Every autumn for the past three years the well-intentioned senior boys and girls at Quincy High School in Quincy, Massachusetts have gone around sticking dozens of cheap plastic flamingos in people's yards along with signs asking for $20 donations. They call their activity "flocking." It's a harmless alternative to flash-robbing and other popular teen pastimes.

The Quincy students flock their neighbors in order to raise money for "Senior Night Out," which WHDH-TV describes as a "safe and drug-free post-prom night event." You'd think that everyone in town would be supportive of such a wholesome party. But you'd be wrong!

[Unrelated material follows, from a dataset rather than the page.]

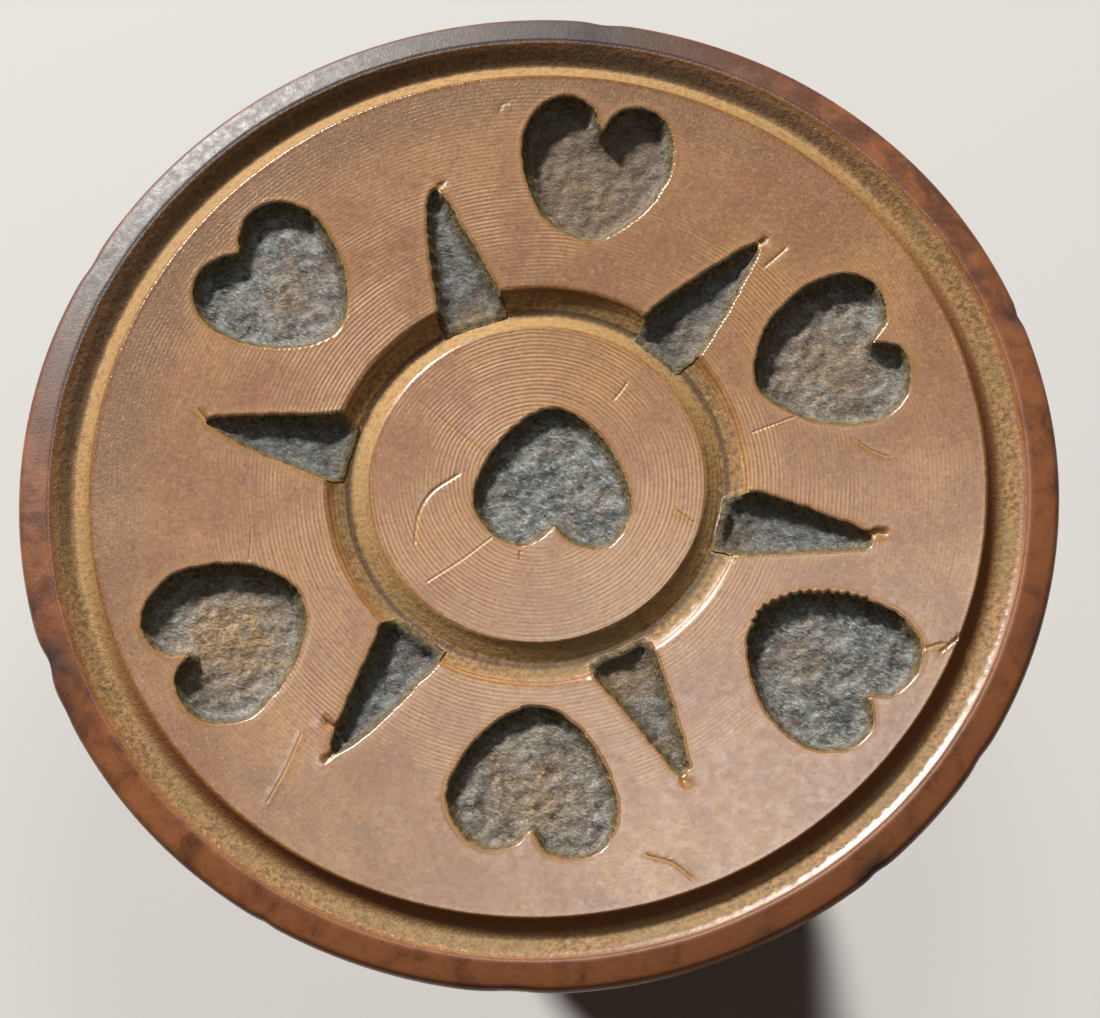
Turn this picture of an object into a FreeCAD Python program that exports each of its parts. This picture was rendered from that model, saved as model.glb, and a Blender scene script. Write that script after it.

"They all believe that this is just a laughing matter and to me this is the farthest thing from a laughing matter," Carol Abbott, "a longtime Quincy resident" who sounds about as fun as a molar extraction administered without anesthesia, tells WHDH. Abbott, says the TV station, "finds it appalling that someone would line her meticulously manicured lawn with a dozen plastic flamingos." Quincy High is encouraging these kids how to trespass and vandalize, she asserts. "To encourage children — and they are children — to come on people's property without permission. In the city of Presidents, I think John Adams is rolling in his grave today over this, that is my issue," she adds.

NEWS BULLETIN for Carol Abbott: Neither John Adams nor any other president, living or dead, gives a fuck about you and your meticulously manicured lawn. Now have some chamomile tea and settle down.

Quincy High, for its part, does not agree with Carol Abbott that Carol Abbott's lawn is sacred ground, or that the Ghost of John Adams is on Team Carol Abbott, and is continuing its fund-raiser despite her protestations. About the rogue flamingos, Quincy High principal Frank Santoro says that "a simple call would have taken them off the lawn." He obviously doesn't understand how homeowner outrage works.